На публике Хиаши держался отлично, как следует настоящему представителю его клана. Спокоен, холоден, высокомерен. Немного отпустить эмоции он себе позволял лишь в компании самых доверенных людей, и, в некоторой степени, в кругу семьи.
— Ты хорошо держишься, — ободрил его Хокаге. — Мало кто может воспринимать такое равнодушно. Но у меня есть еще... новости. Полученные ею травмы. Она не восстановится полностью, не в ближайшее время точно. Даже если применить все доступные нам методы лечения, она все равно останется на уровне слабого тюнина, в лучшем случае. Ей не быть синоби. Но в остальном ее здоровью больше ничего не угрожает. По нашим прогнозам, она может прожить долгую жизнь, даже будет способна иметь еще детей, но не ранее, чем через несколько лет.
Хиаши кивнул, но ничего не ответил.
— Мне пора, — закончил Хокаге.
Тсуме и Куромару почти привычно ждали у самого входа в часть комплекса, принадлежавшую клану Хьюга. И Курохай, остановившись рядом с куноити, первым делом проверил, насколько она выспалась. Его это в какой-то степени даже забавляло.
— Идем.
Тсуме кивнула и пристроилась за его плечом. Личный посыльный и адъютант, так оценивал ее Курохай.
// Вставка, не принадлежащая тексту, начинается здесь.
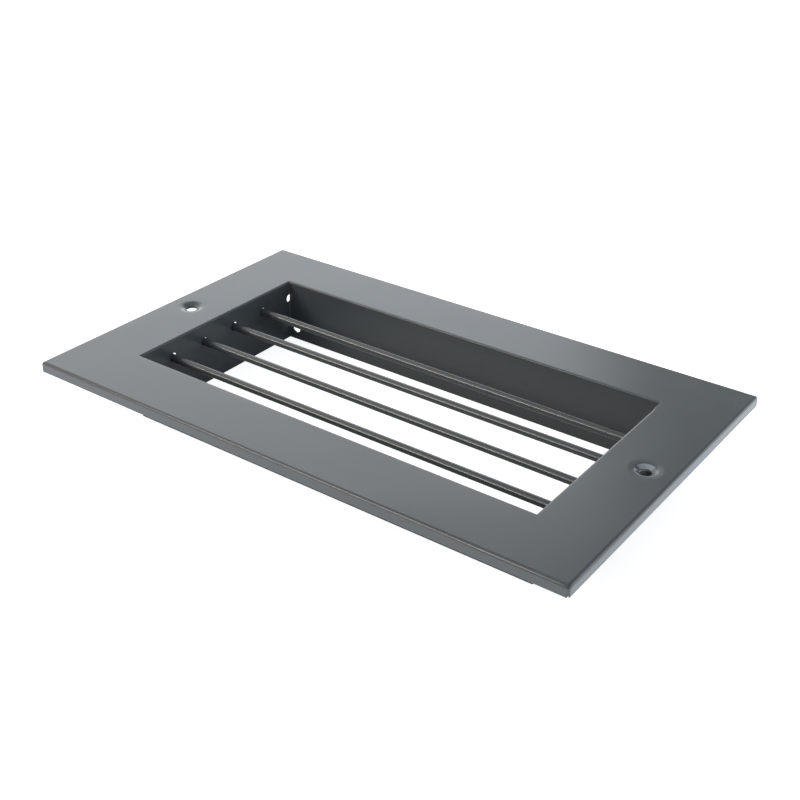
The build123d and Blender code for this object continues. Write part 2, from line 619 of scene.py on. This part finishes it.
    def hole_patch(
        self, hole: Hole, points: np.ndarray, section: Section, places: Places, first: int
    ) -> tuple[np.ndarray, np.ndarray, np.ndarray]:
        """Rings of metal that take the place of two blocks of grid, one on each face of the sheet.

        Args:
            hole: the hole to form.
            points: the surface's points.
            section: the rail's section.
            places: each side's first column and lines.
            first: index that the rings' first point will have.

        Returns:
            The rings' points, their quads, and the cells of the grid to leave out.
        """
        columns = points.shape[1]
        start, lines = places[hole.side]
        _, away = self.spans(hole.side)
        if hole.on_face:
            level, under = section["out"], self.depth - section["height"]
            place, up, normal = away + hole.level, self.depth, np.array([0.0, 0.0, 1.0])
        else:
            level, under = section["height"], section["out"]
            place, up, normal = away, hole.level, np.array([*-hole.side.outward, 0.0])
        centre = np.array([*(place * hole.side.outward + hole.place * hole.side.along), up])
        near = np.abs(level - hole.level) < hole.half_block + CLOSE
        shown_rows, hidden_rows = (
            np.flatnonzero((np.abs(under - depth) < CLOSE) & near) for depth in (0.0, self.sheet)
        )
        column = start + np.flatnonzero(np.abs(lines - hole.place) < hole.half_block + CLOSE)
        loops = [
            np.concatenate([
                block[0] * columns + column,
                block[1:] * columns + column[-1],
                block[-1] * columns + column[-2::-1],
                block[-2:0:-1] * columns + column[0],
            ])
            for block in (shown_rows, hidden_rows[::-1])
        ]
        cells = [
            (block[:-1, None] * columns + column[None, :-1]).ravel() for block in (shown_rows, hidden_rows)
        ]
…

Кем именно считала себя сама женщина, он не знал, не всегда понимая скачки мыслей в ее голове.
Его ждал очередной срочный вопрос, который нужно было срочно решить. А за ним маячил следующий, и еще один, и еще. Сейчас Курохай, как никогда, радовался своему состоянию. Не нужно спать, не нужно есть, нет усталости. Можно круглые сутки работать, лишь изредка прерываясь на медитации. Рай трудоголика. Только подчиненные, работающие по двенадцать часов в две смены, выматываются. Да, можно спать по пять часов в день и большую часть оставшегося времени работать. Но пока в ведении режима полного аврала не было необходимости. Эти люди... Пока не начались открытые военные действия, пусть поживут относительно спокойно. Хотя бы пусть высыпаются и нормально отдыхают.
В "резиденции" менялись рабочие смены, поэтому было людно. Но никто не нес бумаги на подпись, да и вообще не слишком отвлекались на появившегося Хокаге. Большая часть бюрократии осталась там, в не разрушенной Конохе, в той, другой, жизни. В каком-то смысле Курохай был готов пожать этому Нагато руку, прежде чем воткнуть что-нибудь острое ему в тело, желательно несколько раз, для гарантии.
Коноха менялась, менялись отделы, менялись их задачи. Курохай перестраивал селение, менял его. "До" это было селение, в котором жили синоби. "После" это будет маленькая частная армия, базирующаяся в определенном месте. Менялась внутренняя иерархия, менялись должностные обязанности, менялись приоритеты и основные задачи. Резиденция теперь была скорее штабом армии, чем местом, из которого управлялось некое селение. Самое забавное, что такие системные изменения даже не пришлось продавливать. Ни кланы, ни Совет Дзенинов не обратили внимания на перестановки, посчитав их, вероятно, данностью военного времени. Вот только Курохай старательно закреплял все изменения, делая их не временными, а постоянными. После войны это будет другая Коноха. Совсем другая. Оставалось только в этой войне победить.
— Результаты медицинской проверки, — стоило Курохаю зайти в кабинет, как Шикамару оторвал голову от каких-то бумаг и кивнул в сторону тонкой папочки. — Ничего. Безклановая куноити, никаких особенностей, никто и звать никак. Никаких медицинских данных, ни в одном из наших архивов.
Тсуме привычно встала сразу у двери, сложив руки в замок. Ее ручной волк прилег у ее ног.